Incredibly, “existential risks”—those that could end humanity—threaten us every day.
That’s the conclusion of a recent Washington Post article. What risk tops the list?
Perhaps that conclusion won’t strike most people as surprising. After all, we’ve grown up with the threat, which has been with us for more than half a century.
And yet, the fact that we’re still here must mean that the risk isn’t really as great as all that, right? And certainly, some 25 years after the end of the Cold War, political and military leaders must have done something about it, right?
Unfortunately, wrong in both cases.
The author of the Post article puts it this way:
“[I]t is a mistake to think that nuclear war is impossible. In fact, it might not be improbable.”
The U.S. and Russia, which own 95% of the world’s nuclear weapons, have reduced their arsenals from Cold War highs, but still have thousands ready to launch, and thousands more in storage. Between them they have some 10,000 nuclear warheads, most of them many times more powerful than those dropped on Hiroshima and Nagasaki.
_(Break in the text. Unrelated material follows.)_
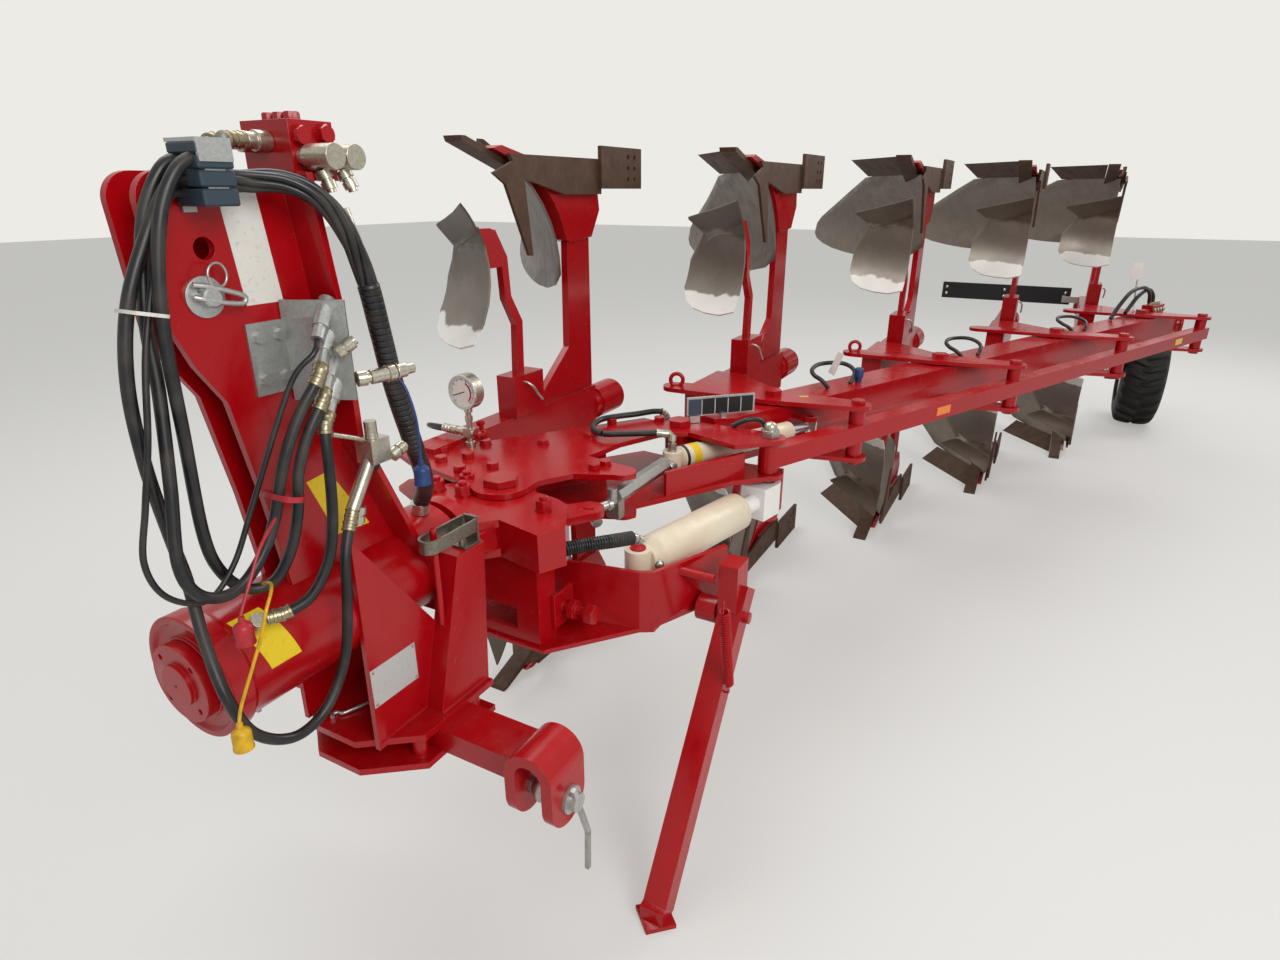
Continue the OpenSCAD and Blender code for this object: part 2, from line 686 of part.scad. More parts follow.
// Steering tube beside the beam, with its pins
module steering_tube() color(red) place() {
  difference() {
    at(swing_pin, axis_h) rotate(-beam_a) union() {
      translate([-steer_side / 2, 0, -steer_side / 2]) cube([steer_side, 3 * body_pitch + nose_gap + 60, steer_side]);
      z_cyl(30, 2 - swing_z, swing_z - 2);
    }
    at(swing_pin, axis_h) z_cyl(20 + run, -100, 100);
  }
  for (i = [1:4]) at(steer_pin(i), axis_h) {
    z_cyl(15, -arm_top - 10, arm_top + 10);
    z_cyl(26, 1 - arm_z, arm_z - 1);
    both() translate([0, 0, arm_top + fit]) hex(40, 14);
  }
}

// Bodies

leg_x = [10, 10 + leg_t];
shin_x = 52;
land_x = 61;
land_t = 12;
frog_x = [-6, 48];

// Form of a board: [length, height, thickness, lead of its edge, X of its shin, radius, slope at its foot,
// angle of its edge to the direction of travel]
main_form = [board_len, board_h, board_t, share_lead, shin_x, board_r, 28, share_a];
skim_form = [300, 385, 6, 0, 70, 252, 45, 62];

// Lower edge of a board, as a share of its height
edge_foot = 0.16;

// Angle of the curve at height z
function tilt(m, z) = acos(cos(m[6]) - z / m[5]);
// How far the curve has gone back at height z
function back(m, z) = m[5] * (sin(tilt(m, z)) - sin(m[6]));
// Angle of the level lines to the direction of travel at height z
function line_a(m, z) = m[7] + 5.5 * (z / m[1] - edge_foot);
// Point of a level line, 0.4 of the length out
function line_p(m, z) = [-0.4 * m[0] * sin(m[7]) + back(m, z) * cos(m[7]),
  m[3] + 0.4 * m[0] * cos(m[7]) + back(m, z) * sin(m[7])];
// Y of the board's front face at X and height z
function face_y(m, x, z) = line_p(m, z)[1] + (line_p(m, z)[0] - x) / tan(line_a(m, z));
// Y of its back face
function rear_y(m, x, z) = face_y(m, x, z) + m[2] / (sin(line_a(m, z)) * sin(tilt(m, z)));
// Point of the front face, s along the level line from the shin
function board_point(m, s, z) = [m[4] - s * sin(line_a(m, z)), face_y(m, m[4], z) + s * cos(line_a(m, z)), z];
function board_back(m, p) = p + m[2] * [
  cos(m[7]) * sin(tilt(m, p[2])), sin(m[7]) * sin(tilt(m, p[2])), -cos(tilt(m, p[2]))];

// Outline of a board: [share of its length, lower and upper edge as shares of its height]
main_edges = [
  [0, edge_foot, 0.84], [0.08, edge_foot, 0.93], [0.22, edge_foot, 0.985], [0.36, edge_foot, 1], [0.5, 0.18, 1], [0.64, 0.29, 0.985],
  [0.77, 0.41, 0.96], [0.88, 0.52, 0.92], [0.96, 0.61, 0.87], [1, 0.69, 0.81]
];
skim_edges = [[0, 0.16, 0.96], [0.2, 0.16, 1], [0.45, 0.16, 1], [0.7, 0.26, 0.98], [0.88, 0.42, 0.93], [1, 0.56, 0.82]];
rows = 6;

module board(m, edges) {
  nr = rows + 1;
  nc = len(edges);
  front = [for (c = edges, j = [0:rows]) board_point(m, c[0] * m[0], m[1] * (c[1] + (c[2] - c[1]) * j / rows))];
  n = len(front);
  grid = [for (i = [0:nc - 2], j = [0:nr - 2]) [i * nr + j, (i + 1) * nr + j, (i + 1) * nr + j + 1, i * nr + j + 1]];
  // border of the front face, as pairs of neighbours
  rim = concat(
    [for (i = [0:nc - 2]) [(i + 1) * nr, i * nr]],
    [for (i = [0:nc - 2]) [i * nr + nr - 1, (i + 1) * nr + nr - 1]],
    [for (j = [0:nr - 2]) [j, j + 1]],
    [for (j = [0:nr - 2]) [(nc - 1) * nr + j + 1, (nc - 1) * nr + j]]
  );
  polyhedron(concat(front, [for (p = front) board_back(m, p)]), concat(
    [for (q = grid) each [[q[0], q[1], q[2]], [q[0], q[2], q[3]]]],
    [for (q = grid) each [[n + q[0], n + q[2], n + q[1]], [n + q[0], n + q[3], n + q[2]]]],
    [for (e = rim) each [[e[0], e[1], n + e[1]], [e[0], n + e[1], n + e[0]]]]
  ), convexity = 4);
}

module boards(i) color(board_grey) place() at(tip(i)) pair() board(main_form, main_edges);

// Plate behind a board: its front edge follows the board's back from z0 to z1
module rib(m, x0, x1, z0, z1, tail) yz_plate(x0, x1)
  polygon(concat([for (k = [0:5]) let(z = z0 + (z1 - z0) * k / 5) [rear_y(m, x0, z) + fit + 0.5, z]], tail));

// Share: flat blade along its edge, bevelled below
foot_z = edge_foot * board_h - fit;
share_w = norm([foot_z, back(main_form, foot_z)]);
share_rise = atan(foot_z / back(main_form, foot_z));
share_t = 12;
point_w = 60;
point_rise = 17;
// Height of the point bar's underside
function point_z(y) = (y - 20) * tan(point_rise);

module share_blade() intersection() {
  translate([0, share_lead, 0]) rotate(90 + share_a) rotate([90, 0, 90]) translate([0, 0, 0]) linear_extrude(share_len)
    polygon([
      [0, 0], [-share_w * cos(share_rise), share_w * sin(share_rise)],
      [-share_w * cos(share_rise) - share_t * sin(share_rise), share_w * sin(share_rise) - share_t * cos(share_rise)],
      [-share_t / sin(share_rise), 0]
    ]);
  translate([-1000, 0, 0]) cube([1000 - point_w / 2 - fit, 2000, 500]);
}

module point_bar() intersection() {
  yz_plate(-point_w / 2, point_w / 2) polygon([[0, 0], [20, 0], [300, point_z(300)], [293, 22 + point_z(300)], [6, 14]]);
  // cut off in front of the board's foot
  translate([52, 190, -10]) rotate(share_a - 90) translate([-300, -400, 0]) cube([600, 400, 300]);
}

module share_set() {
  share_blade();
  point_bar();
  yz_plate(land_x, land_x + land_t) polygon([[150, 40], [640, 40], [640, 149], [420, 149], [190, 100]]);
  // heel plate
  yz_plate(land_x + land_t, land_x + land_t + 14) difference() {
    polygon([[620, 0], [895, 0], [895, 132], [620, 132]]);
    for (y = [800, 845], z = [30, 66, 102]) translate([y, z]) circle(8, $fn = 24);
  }
  // upright knife in front of the shin
  yz_plate(land_x + land_t, land_x + land_t + 10) polygon([[60, 92], [150, 60], [200, 105], [225, 320], [206, 318], [112, 120]]);
}

module shares(i) color(worn) place() at(tip(i)) pair() share_set();

// Leg with the frog that carries the board, share and landside
module leg() {
  yz_plate(leg_x[0], leg_x[1]) polygon([
    [480, 240], [612, 240], [612, axis_h - arm_z - fit], [277, axis_h - arm_z - fit], [300, 770], [470, 640]
  ]);
  rib(main_form, frog_x[0], frog_x[1], 100, 288, [[480, 295], [612, 285], [665, 200], [640, 50], [305, 50]]);
  // foot below the point
  yz_plate(frog_x[0], frog_x[1]) polygon([[110, point_z(110) - fit], [235, point_z(235) - fit], [300, 64], [310, 50], [150, 18]]);
  // landside's bracket
  yz_plate(frog_x[1] - 1, land_x - fit) polygon([[400, 60], [630, 60], [630, 140], [430, 140]]);
}

module legs(i) color(red) place() at(tip(i)) pair() leg();

// Skimmer: clamp below the carrier, bent shank and a small board
skim_foot = 170;
skim_y = -24;
skim_x = [24, 46];

// Share of the skimmer, in front of its board's foot
skim_share = [for (k = [0:7]) k == 3 ? -8.05 : skim_form[k]];
skim_share_edges = [[0, 0, 0.2], [0.35, 0.06, 0.26], [0.68, 0.11, 0.33], [1.02, 0.16, 0.18]];

module skimmer() {
  translate([skim_x[0] - 25, 116, 672]) cube([70, 148, axis_h - arm_z - 672 - fit]);
  yz_plate(skim_x[0], skim_x[1]) polygon([
    [162, 673], [196, 673], [202, 512], [154, 432], [146, 318], [98, 240], [72, 254], [118, 330], [126, 440], [170, 520]
  ]);
  translate([0, skim_y, skim_foot]) {
    rib(skim_form, skim_x[0], skim_x[1], 66, 175, [[150, 175], [125, 75], [100, 66]]);
    color(worn) board(skim_share, skim_share_edges);
    color(board_grey) board(skim_form, skim_edges);
  }
}

module skimmers(i) color(red) place() at(tip(i)) pair() skimmer();

module light_board() color(black) place() at(tip(4)) at_axis() {
  translate([-901, 640, 15]) cube([820, 20, 110]);
  color(zinc) translate([-130, 585, 35]) cube([100 - fit, 6, 40]);
  color(zinc) translate([-130, 590, 35]) cube([20, 50 - fit, 40]);
}

// Wheel on its swinging arm

wheel_r = tyre_d / 2;
wheel_shaft_r = 40;
wheel_pivot = pivot(1) + wheel_back_y * beam_dir;
wheel_at = [wheel_pivot[0] + 37, wheel_pivot[1] + wheel_back, wheel_r];
wheel_arm_x = wheel_at[0] - tyre_w / 2 - 60;

module wheel_arm() color(red) place() {
  at(wheel_pivot, axis_h) x_cyl(wheel_shaft_r, wheel_arm_x - wheel_pivot[0], 72);
  at(wheel_pivot, axis_h) x_cyl(52, 66, 80);
  translate([wheel_arm_x, wheel_pivot[1], axis_h]) x_cyl(54, -30, 30);
  strut([wheel_arm_x, wheel_pivot[1], axis_h], [wheel_arm_x, wheel_at[1], wheel_r]) square([80, 56], center = true);
  translate([wheel_arm_x, wheel_at[1], wheel_r]) x_cyl(44, -30, 30);
  translate(wheel_at) x_cyl(28, wheel_arm_x - wheel_at[0], 16);
}

module wheel_rim() color(white) place() translate(wheel_at) rotate([0, 90, 0]) rotate_extrude($fn = 72) polygon([
  [28 + run, -30], [60, -30], [60, -10], [140, 10], [rim_d / 2 - 22, 10], [rim_d / 2 - 22, -tyre_w / 2 + 40],
  [rim_d / 2, -tyre_w / 2 + 20], [rim_d / 2, tyre_w / 2 - 20], [rim_d / 2 - 22, tyre_w / 2 - 40],
  [rim_d / 2 - 22, 20], [140, 20], [60, 2], [60, 30], [28 + run, 30]
]);

module tyre() color(black) place() translate(wheel_at) rotate([0, 90, 0]) rotate_extrude($fn = 96) polygon([
  [rim_d / 2 + fit, -tyre_w / 2 + 24], [rim_d / 2 + 30, -tyre_w / 2 + 4], [wheel_r - 70, -tyre_w / 2],
  [wheel_r - 22, -tyre_w / 2 + 16], [wheel_r - 4, -tyre_w / 2 + 44], [wheel_r, -40], [wheel_r, 40],
  [wheel_r - 4, tyre_w / 2 - 44], [wheel_r - 22, tyre_w / 2 - 16], [wheel_r - 70, tyre_w / 2],
  [rim_d / 2 + 30, tyre_w / 2 - 4], [rim_d / 2 + fit, tyre_w / 2 - 24]
]);

// Hoses on the headstock: a tube along its route's points, eight-sided

hose_r = 9;
bundle_r = 18;
cable_r = 4.5;

function unit(v) = v / norm(v);
function heading(p, k) = unit(p[min(k + 1, len(p) - 1)] - p[max(k - 1, 0)]);
function ring(p, k, r) = let(d = heading(p, k), u = unit(cross(d, [1, 0, 0])), w = cross(d, u))
  [for (a = [0:45:315]) p[k] + r * (cos(a) * u + sin(a) * w)];

module tube(p, r) color(black) place() {
  last = 8 * (len(p) - 1);
  polyhedron(
    [for (k = [0:len(p) - 1]) each ring(p, k, r)],
    concat(
      [[for (j = [0:7]) j]],
      [for (k = [0:8:last - 1], j = [0:7]) [k + j, k + 8 + j, k + 8 + (j + 1) % 8, k + (j + 1) % 8]],
      [[for (j = [7:-1:0]) last + j]]
    ), convexity = 6);
}

headstock();
hub_housing();
hub_fittings();
cross_bar();
lower_pins();
top_link_pin();
brackets();
turn_valve();
stop_valve();
rotor();
turn_shaft();
rotor_box();
adjuster();
swing_barrel();
swing_rod();
stand();
swing_frame();
swing_pins();
width_scale();
gauge();
feed_block();
width_barrel();
width_rod();
legs(0);  // legs_1
boards(0);  // boards_1
shares(0);  // shares_1
skimmers(0);  // skimmers_1
beam();
rear_valve();
steering_tube();
arms(1);  // arms_2
legs(1);  // legs_2
boards(1);  // boards_2
shares(1);  // shares_2
skimmers(1);  // skimmers_2
arms(2);  // arms_3
legs(2);  // legs_3
boards(2);  // boards_3
shares(2);  // shares_3
skimmers(2);  // skimmers_3
arms(3);  // arms_4
legs(3);  // legs_4
boards(3);  // boards_4
shares(3);  // shares_4
skimmers(3);  // skimmers_4
arms(4);  // arms_5
legs(4);  // legs_5
boards(4);  // boards_5
shares(4);  // shares_5
skimmers(4);  // skimmers_5
light_board();
wheel_arm();
wheel_rim();
tyre();
tube(hose_1, hose_r);
tube(hose_2, hose_r);
tube(hose_3, hose_r);
tube(hose_4, hose_r);
tube(bundle, bundle_r);  // hose_bundle
tube(cable_route, cable_r);  // cable
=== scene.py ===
import json
import math

import bmesh
import bpy
import numpy as np
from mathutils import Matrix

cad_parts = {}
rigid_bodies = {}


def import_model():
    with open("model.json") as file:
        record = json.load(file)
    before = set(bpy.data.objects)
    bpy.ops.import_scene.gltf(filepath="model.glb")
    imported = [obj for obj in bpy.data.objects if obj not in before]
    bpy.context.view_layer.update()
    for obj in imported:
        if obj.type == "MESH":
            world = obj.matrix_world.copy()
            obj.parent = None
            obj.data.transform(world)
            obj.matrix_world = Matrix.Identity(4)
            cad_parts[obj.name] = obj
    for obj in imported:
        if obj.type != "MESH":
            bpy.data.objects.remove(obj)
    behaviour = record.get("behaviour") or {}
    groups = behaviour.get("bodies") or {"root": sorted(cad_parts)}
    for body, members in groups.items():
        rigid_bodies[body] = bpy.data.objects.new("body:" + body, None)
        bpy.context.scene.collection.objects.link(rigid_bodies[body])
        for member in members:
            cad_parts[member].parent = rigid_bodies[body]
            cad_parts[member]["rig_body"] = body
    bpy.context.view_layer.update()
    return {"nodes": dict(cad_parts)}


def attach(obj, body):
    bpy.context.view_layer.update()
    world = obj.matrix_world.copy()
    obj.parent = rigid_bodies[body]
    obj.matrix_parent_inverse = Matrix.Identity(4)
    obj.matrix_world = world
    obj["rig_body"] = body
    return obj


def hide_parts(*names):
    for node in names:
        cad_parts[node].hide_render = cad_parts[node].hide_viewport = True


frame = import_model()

# Camera, lamps and floor
# The camera stands where the photographer stood, 1.63 m up and in front of the headstock's left
# side. The floor is pale and plain, and soft lamps and the world give an even workshop light.

HUB = np.array([444.0, 3175.0, 0.0])
CAMERA_AT = (1140.0, -531.0, 1630.0)
CAMERA_DOWN = 21.13
CAMERA_TURN = 28.51
CAMERA_LENS = 21.15
SENSOR_WIDTH = 36.0
FARTHEST = 60.0
FLOOR_REACH = 30


def placed(points):
    """Places in millimetres from under the hub's front face, as metres in the CAD frame: (p - hub) / 1000."""
    return (np.asarray(points, dtype=float) - HUB) / 1000.0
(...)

And despite the breakup of the Soviet Union and the end of the Cold War a quarter century ago, distressingly little has changed about the way the two countries plan to use their nuclear arsenals against each other. Both continue to have war plans that call for large, rapid nuclear strikes—and resulting retaliatory strikes—against the other that would devastate both countries.
What’s worse is that many of the nuclear weapons on both sides are on hair-trigger alert, capable of being launched in minutes. This could lead to missiles being launched due to computer glitches, errors in warning systems, or accidents. We know these kinds of errors and accidents have happened surprisingly often on the U.S. side; we also know of similar cases on the Russian side and can only imagine the cases we don’t know about.
So why are so many people—political and military officials as well as the general public—so sanguine about this threat? The fact that these weapons have not been used for many years tends to reduce people’s sense of the risk. Yet experts who study the long list of close calls over the years tend to believe we have simply been lucky.
How long that luck may hold is not something we should try to find out.
Today is a good time to reflect on this situation. Sixty-nine years ago today the United Stated dropped the first atomic bomb on Hiroshima, Japan; it dropped a second bomb three days later on Nagasaki. Together these two bombs killed several hundred thousand people. And these weapons were small compared to modern nuclear weapons: each of the warheads the U.S. deploys today has a yield some 20 times larger than the bombs dropped on Japan.
Today’s growing tensions with Russia remind us that we are not yet out of the nuclear woods and that crises can still arise that can make it more likely for errors or accidents to lead to a nuclear exchange. Taking steps to reduce the risk of accidental or erroneous launch is probably the most important thing the U.S. can do to increase its security. Removing missiles from hair-trigger alert is an obvious and achievable first step that President Obama can and should take.